Wood Densitometry in 17th and 18th Century Dutch, German, Austrian and French Violins, Compared to Classical Cremonese and Modern Violins
Published: Wednesday, October 10, 2012
Author: Berend C. Stoel et al.

by Berend C. Stoel, Terry M. Borman, Ronald de Jongh

Classical violins produced by makers such as Antonio Stradivari and Guarneri del Gesu have long been considered the epitome of the luthier's art and the expressive tool of choice for the most celebrated violinists. It has been speculated these makers had access to wood that was unique in some way and that this was responsible for their acclaimed tonal characteristics. In an attempt to discern whether the above conjecture is true, we analyzed 17 modern and classical Dutch, German, Austrian and French violins by wood densitometry using computed tomography and correlated these results with our previous study of modern and Cremonese violins; in all studying 30 instruments of the violin family.

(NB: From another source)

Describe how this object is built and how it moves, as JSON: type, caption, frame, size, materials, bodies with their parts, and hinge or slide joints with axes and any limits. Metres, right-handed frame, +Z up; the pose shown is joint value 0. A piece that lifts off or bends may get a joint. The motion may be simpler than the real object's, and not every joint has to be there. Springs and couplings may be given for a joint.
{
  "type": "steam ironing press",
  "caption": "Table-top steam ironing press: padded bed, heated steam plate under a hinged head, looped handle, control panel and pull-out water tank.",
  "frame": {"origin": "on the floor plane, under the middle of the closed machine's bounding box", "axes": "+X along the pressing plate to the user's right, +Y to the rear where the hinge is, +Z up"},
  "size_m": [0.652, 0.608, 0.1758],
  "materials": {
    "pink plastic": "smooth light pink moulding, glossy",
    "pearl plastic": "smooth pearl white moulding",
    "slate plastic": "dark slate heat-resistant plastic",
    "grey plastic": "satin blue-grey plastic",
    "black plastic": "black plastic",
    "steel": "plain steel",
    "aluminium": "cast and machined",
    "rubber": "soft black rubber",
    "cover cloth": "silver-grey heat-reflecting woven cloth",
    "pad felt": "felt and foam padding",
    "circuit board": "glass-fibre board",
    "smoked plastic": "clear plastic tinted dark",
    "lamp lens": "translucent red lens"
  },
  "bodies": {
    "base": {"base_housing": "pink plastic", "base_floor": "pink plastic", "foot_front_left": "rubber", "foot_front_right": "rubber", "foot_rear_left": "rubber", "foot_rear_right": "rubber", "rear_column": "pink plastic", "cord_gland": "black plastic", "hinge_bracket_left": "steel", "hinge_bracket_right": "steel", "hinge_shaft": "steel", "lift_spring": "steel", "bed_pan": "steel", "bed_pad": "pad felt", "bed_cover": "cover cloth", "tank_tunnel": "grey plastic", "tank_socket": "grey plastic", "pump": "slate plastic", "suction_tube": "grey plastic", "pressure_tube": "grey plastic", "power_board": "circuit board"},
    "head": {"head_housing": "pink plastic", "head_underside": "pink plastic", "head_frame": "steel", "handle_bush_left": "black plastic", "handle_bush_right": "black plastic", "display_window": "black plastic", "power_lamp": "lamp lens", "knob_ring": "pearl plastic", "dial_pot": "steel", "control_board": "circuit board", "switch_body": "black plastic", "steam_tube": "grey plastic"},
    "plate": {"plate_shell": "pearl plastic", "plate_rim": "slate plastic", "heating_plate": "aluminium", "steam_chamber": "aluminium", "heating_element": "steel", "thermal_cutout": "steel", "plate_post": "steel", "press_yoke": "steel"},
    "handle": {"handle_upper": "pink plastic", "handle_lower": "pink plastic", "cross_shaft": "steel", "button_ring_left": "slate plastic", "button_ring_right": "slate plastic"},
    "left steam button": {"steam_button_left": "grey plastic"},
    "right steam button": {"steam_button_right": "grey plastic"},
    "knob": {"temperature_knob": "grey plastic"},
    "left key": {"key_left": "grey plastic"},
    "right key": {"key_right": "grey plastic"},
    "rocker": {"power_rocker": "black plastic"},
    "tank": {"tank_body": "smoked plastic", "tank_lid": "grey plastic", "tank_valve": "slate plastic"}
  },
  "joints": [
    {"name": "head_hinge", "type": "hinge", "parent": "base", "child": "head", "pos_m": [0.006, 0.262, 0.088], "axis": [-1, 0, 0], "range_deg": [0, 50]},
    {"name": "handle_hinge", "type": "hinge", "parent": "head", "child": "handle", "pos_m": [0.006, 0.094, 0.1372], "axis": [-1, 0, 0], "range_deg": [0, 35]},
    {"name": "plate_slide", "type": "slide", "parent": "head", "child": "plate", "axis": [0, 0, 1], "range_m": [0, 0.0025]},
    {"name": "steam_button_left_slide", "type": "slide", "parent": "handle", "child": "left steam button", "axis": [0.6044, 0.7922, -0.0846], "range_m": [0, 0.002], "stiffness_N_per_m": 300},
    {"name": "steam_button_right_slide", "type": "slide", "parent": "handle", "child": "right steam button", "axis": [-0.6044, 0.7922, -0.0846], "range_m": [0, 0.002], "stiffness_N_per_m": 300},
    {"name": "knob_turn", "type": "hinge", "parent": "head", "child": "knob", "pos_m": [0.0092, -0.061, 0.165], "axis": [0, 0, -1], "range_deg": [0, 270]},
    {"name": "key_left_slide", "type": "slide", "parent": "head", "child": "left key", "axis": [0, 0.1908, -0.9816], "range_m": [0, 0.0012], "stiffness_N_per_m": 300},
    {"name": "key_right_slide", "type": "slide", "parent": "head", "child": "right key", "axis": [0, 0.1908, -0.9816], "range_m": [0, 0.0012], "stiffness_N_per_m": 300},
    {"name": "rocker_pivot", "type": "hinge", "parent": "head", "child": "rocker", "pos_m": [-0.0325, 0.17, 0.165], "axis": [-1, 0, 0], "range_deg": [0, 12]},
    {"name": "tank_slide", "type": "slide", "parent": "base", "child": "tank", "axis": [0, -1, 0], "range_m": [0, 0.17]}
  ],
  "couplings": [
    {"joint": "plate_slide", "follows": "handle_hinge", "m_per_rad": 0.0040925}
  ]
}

In order to make this comparison possible we developed methods to cross calibrate results from different CT manufacturers using calibration wood pieces. We found no significant differences in median densities between modern and classical violins, or between classical violins from different origins. These results suggest that it is unlikely classical Cremonese makers had access to wood with significantly different wood density characteristics than that available to contemporaneous or modern makers.